Mansholt Prize Awarded to Slow Food

BRUSSELS, Nov. 7 – Praising its work to preserve the environment ans promote sustainable agriculture, Commission President Romano Prodi today presented the 2002 Mansholt Prize to Slow Food, a worldwide movement committed to promoting the diversity of local and regional quality food.
“As we fashion tomorrow’s common agricultural policy, Sicco Mansholt’s ideas of a countryside with sound, financially viable farms that help to preserve and protect nature and the environment are very much alive,” Prodi said. And he added that “These ideas are also in tune with Slow Food’s work to preserve the environment by promoting sustainable agriculture that produces a wide variety of regional and local foods.” Prodi presented the award to Carlo Petrini, founder of the Slow Food Movement and its international president.
The bi-annual € 25,000 prize is named after Sicco Mansholt (1908-1995), one of modern Europe’s founding fathers and its foremost agricultural leader. The prize seeks to stimulate inspiring, integrating and innovative ideas in the field of sustainable agriculture and a fair trade system.
The Slow Food Movement is the first recipient of the Mansholt Prize. Founded in Italy in 1986, the movement now has 74,000 members in 50 countries. It is headquartered in Bra in the Italian province of Piemonte. One of Slow Food’s major projects is The Ark of Taste, a massive effort to rescue an increasingly endangered biodiversity. The aim is to identify and catalogue products, dishes and animals that are in danger of disappearing. Another important project is the Slow Food Award for the Defense of Biodiversity, which was first presented in 2000.
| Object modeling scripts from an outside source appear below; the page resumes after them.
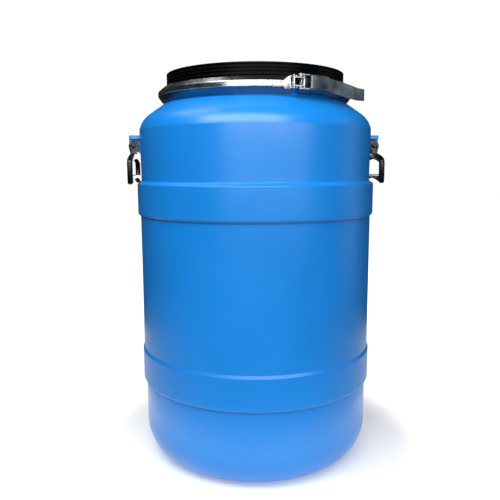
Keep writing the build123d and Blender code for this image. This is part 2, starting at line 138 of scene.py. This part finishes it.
def lathe(name, outline, segments=288, start=0.0, turn=2 * math.pi, closed=False, shift=None):
    """Mesh of an (r, z) outline turned about Z; a part turn gets capped ends."""
    whole = abs(turn - 2 * math.pi) < 1e-6
    mesh = bpy.data.meshes.new(name)
    shape = bmesh.new()
    columns = segments if whole else segments + 1
    poles = {}
    grid = []
    for j in range(columns):
        angle = start + turn * j / segments
        column = []
        for i, p in enumerate(outline):
            if p.x < 1e-6:
                if i not in poles:
                    poles[i] = shape.verts.new((0, 0, p.y))
                column.append(poles[i])
                continue
            r = p.x + (shift(p, angle) if shift else 0.0)
            column.append(shape.verts.new((r * math.cos(angle), r * math.sin(angle), p.y)))
        grid.append(column)
    rows = len(outline) if closed else len(outline) - 1
    for j in range(segments):
        left, right = grid[j], grid[(j + 1) % columns]
        for i in range(rows):
            k = (i + 1) % len(outline)
            corners = [left[i], right[i], right[k], left[k]]
            unique = list(dict.fromkeys(corners))
            if len(unique) > 2:
                shape.faces.new(unique)
    if not whole:
        shape.faces.new(grid[0])
        shape.faces.new(list(reversed(grid[-1])))
    bmesh.ops.recalc_face_normals(shape, faces=shape.faces)
    shape.to_mesh(mesh)
    shape.free()
    piece = bpy.data.objects.new(name, mesh)
    bpy.context.scene.collection.objects.link(piece)
    piece.data.shade_smooth()
    piece.data.set_sharp_from_angle(angle=math.radians(40))
    even = piece.modifiers.new("even normals", "WEIGHTED_NORMAL")
    even.keep_sharp = True
    even.weight = 60
    return piece


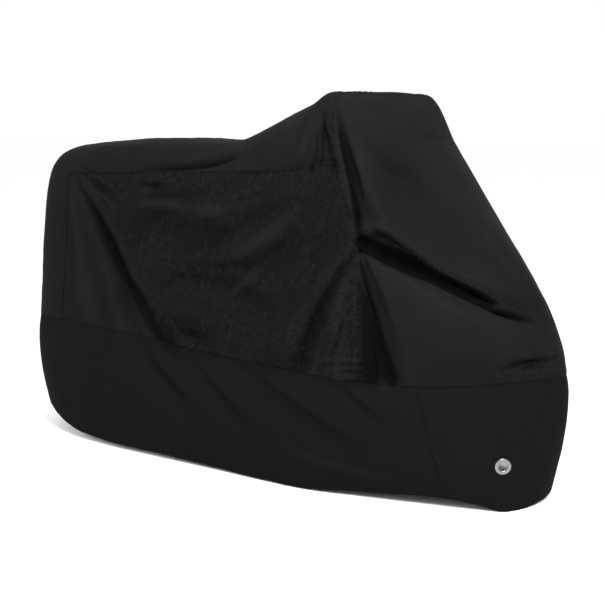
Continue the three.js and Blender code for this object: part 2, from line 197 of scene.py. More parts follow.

According to the jury report, the Mansholt Prize was awarded to Slow Food because “By promoting the production and marketing of regional and local quality food, and through its practical support to achieve this goal, the Slow Food Movement has made an essential contribution to rural development in Europe. In the Movement’s vision of rural Europe, sustainable agriculture is closely interwoven with nature conservation and the protection of ecosystems.”
There were 10 candidates for this year’s Mansholt Prize. They were judged by an international jury consisting of Arie van den Brand (Chairman, the Netherlands), David Baldock (United Kingdom), Alfredo Diana (Italy), Wouter van Dieren (the Netherlands), Henri Nallet (France) and Heinrich Wohlmeyer (Austria).
At today’s award ceremony at the Netherlands’ embassy here, Prodi called for “a more competitive” Union agriculture. “It has to produce goods in line with consumer demand and apply environmentally friendly methods,” Prodi said.
“At the same time, we have to ensure a fair standard of living and income stability in the country, in particular for the agricultural community,” he added.